# TASK REQUIREMENTS
Select, from the data, each line where "this" occurs.
** start of SUPPLIED INFORMATION **
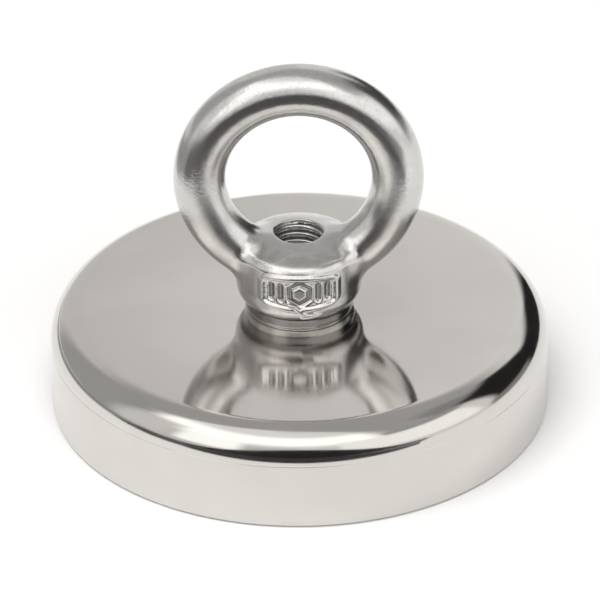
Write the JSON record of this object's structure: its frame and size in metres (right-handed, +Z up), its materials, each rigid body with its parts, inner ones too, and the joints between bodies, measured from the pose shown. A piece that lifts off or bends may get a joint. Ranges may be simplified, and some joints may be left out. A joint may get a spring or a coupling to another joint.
{
  "type": "magnet fishing magnet",
  "caption": "Round nickel-plated pot magnet with a rounded top edge and a cast lifting eye nut held on its axis by a countersunk screw.",
  "frame": {"origin": "centre of the magnetic face, in the plane of the pot's rim, on the pot's axis", "axes": "+Z up the pot's axis to the eye, +X across the eye in the plane of its ring, -Y to the front with the raised panel"},
  "size_m": [0.09, 0.09, 0.0678],
  "materials": {
    "nickel_plate": "bright nickel plate over turned steel",
    "adhesive": "cured adhesive",
    "magnet_plate": "satin nickel plate",
    "black_resin": "poured epoxy",
    "screw_steel": "zinc-plated steel",
    "cast_stainless": "tumbled and polished casting"
  },
  "bodies": {
    "magnet": {"pot_shell": "nickel_plate", "bond_layer": "adhesive", "ring_magnet": "magnet_plate", "resin_ring": "black_resin"},
    "screw": {"countersunk_screw": "screw_steel"},
    "eye_nut": {"eye_nut": "cast_stainless"}
  },
  "joints": [
    {"name": "eye_nut_lift", "type": "slide", "parent": "magnet", "child": "eye_nut", "axis": [0, 0, 1], "range_m": [0, 0.008]},
    {"name": "screw_turn", "type": "hinge", "parent": "magnet", "child": "screw", "pos_m": [0, 0, 0.0105], "axis": [0, 0, -1], "range_deg": [0, 1920.01]}
  ],
  "couplings": [
    {"joint": "screw_turn", "follows": "eye_nut_lift", "rad_per_m": 4188.8}
  ]
}
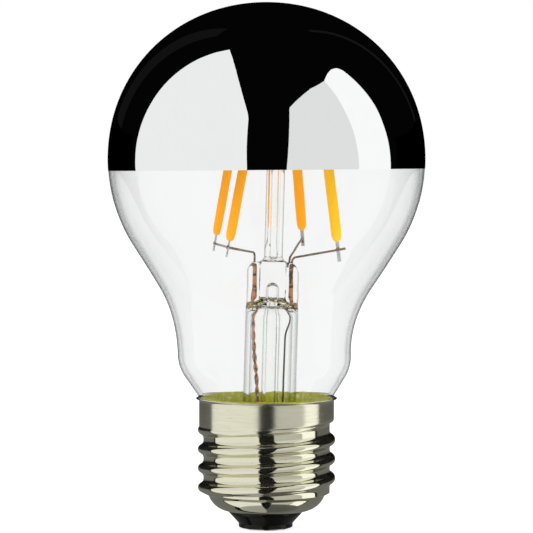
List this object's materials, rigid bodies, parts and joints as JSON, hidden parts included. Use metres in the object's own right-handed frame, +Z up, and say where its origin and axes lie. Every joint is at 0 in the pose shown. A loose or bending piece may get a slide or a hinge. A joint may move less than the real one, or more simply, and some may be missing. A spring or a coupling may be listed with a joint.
{
  "type": "led filament bulb",
  "caption": "Clear-glass LED filament bulb with a mirrored crown, a stem carrying upright filaments and a screw cap.",
  "frame": {"origin": "centre of the centre contact's lower face, the bottom end of the bulb's axis", "axes": "+Z up along the bulb's axis from the cap to the crown, +X to the right and -Y towards the camera in the picture"},
  "size_m": [0.0598, 0.0598, 0.0992],
  "materials": {
    "clear_glass": "clear blown soda-lime glass",
    "stem_glass": "clear lead-free stem glass",
    "mirror_skin": "silvered mirror coating",
    "nickel": "nickel-plated rolled brass, slightly warm",
    "black_insulator": "black insulating glass, glossy",
    "cement": "yellow-green basing cement",
    "phosphor": "yellow-orange phosphor silicone",
    "strip_metal": "plated steel strip",
    "lead_metal": "dull bronze nickel-iron wire",
    "dumet": "copper-clad seal wire",
    "copper": "bare copper wire",
    "circuit_board": "white circuit board",
    "solder": "bright solder",
    "component_black": "black moulded component",
    "capacitor_sleeve": "dark capacitor sleeve",
    "resistor_body": "lacquered resistor body"
  },
  "bodies": {
    "root": {"bridge_rectifier": "component_black", "cement_ring": "cement", "centre_contact": "nickel", "centre_post": "stem_glass", "centre_wire": "copper", "contact_pin": "nickel", "copper_lead_left_a": "copper", "copper_lead_left_b": "copper", "copper_lead_right": "copper", "driver_board": "circuit_board", "driver_chip": "component_black", "dumet_left": "dumet", "dumet_right": "dumet", "exhaust_tube": "stem_glass", "filament_left_front": "phosphor", "filament_left_rear": "phosphor", "filament_right_front": "phosphor", "filament_right_rear": "phosphor", "fuse_resistor": "resistor_body", "glass_envelope": "clear_glass", "inner_lead_left": "lead_metal", "inner_lead_right_front": "lead_metal", "inner_lead_right_rear": "lead_metal", "insulator": "black_insulator", "mirror_coating": "mirror_skin", "screw_shell": "nickel", "side_wire": "copper", "smoothing_capacitor": "capacitor_sleeve", "solder_joints": "solder", "stem_flare": "stem_glass", "strip_left_front": "strip_metal", "strip_left_rear": "strip_metal", "strip_right_front": "strip_metal", "strip_right_rear": "strip_metal", "top_support_front": "lead_metal", "top_support_rear": "lead_metal"}
  },
  "joints": []
}
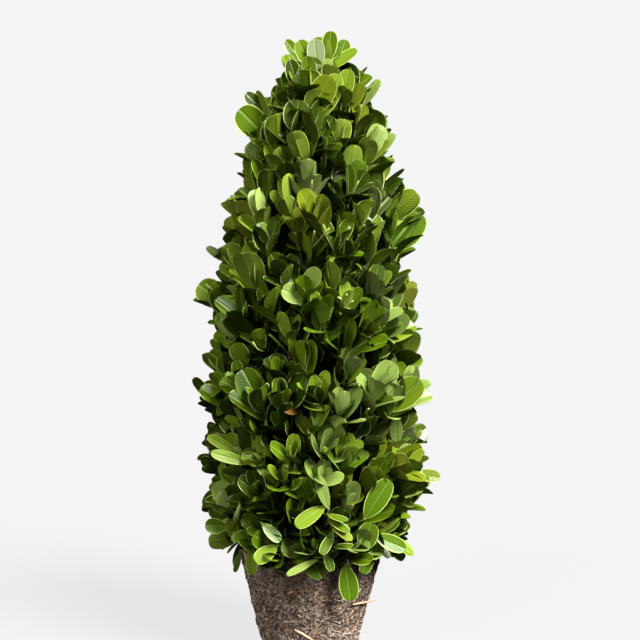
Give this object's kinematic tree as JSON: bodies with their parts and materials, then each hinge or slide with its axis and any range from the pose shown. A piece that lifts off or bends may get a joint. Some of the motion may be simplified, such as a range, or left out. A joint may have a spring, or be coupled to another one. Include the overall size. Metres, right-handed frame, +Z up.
** end of SUPPLIED INFORMATION **
# CORRECT OUTPUT
Write the JSON record of this object's structure: its frame and size in metres (right-handed, +Z up), its materials, each rigid body with its parts, inner ones too, and the joints between bodies, measured from the pose shown. A piece that lifts off or bends may get a joint. Ranges may be simplified, and some joints may be left out. A joint may get a spring or a coupling to another joint.
List this object's materials, rigid bodies, parts and joints as JSON, hidden parts included. Use metres in the object's own right-handed frame, +Z up, and say where its origin and axes lie. Every joint is at 0 in the pose shown. A loose or bending piece may get a slide or a hinge. A joint may move less than the real one, or more simply, and some may be missing. A spring or a coupling may be listed with a joint.
Give this object's kinematic tree as JSON: bodies with their parts and materials, then each hinge or slide with its axis and any range from the pose shown. A piece that lifts off or bends may get a joint. Some of the motion may be simplified, such as a range, or left out. A joint may have a spring, or be coupled to another one. Include the overall size. Metres, right-handed frame, +Z up.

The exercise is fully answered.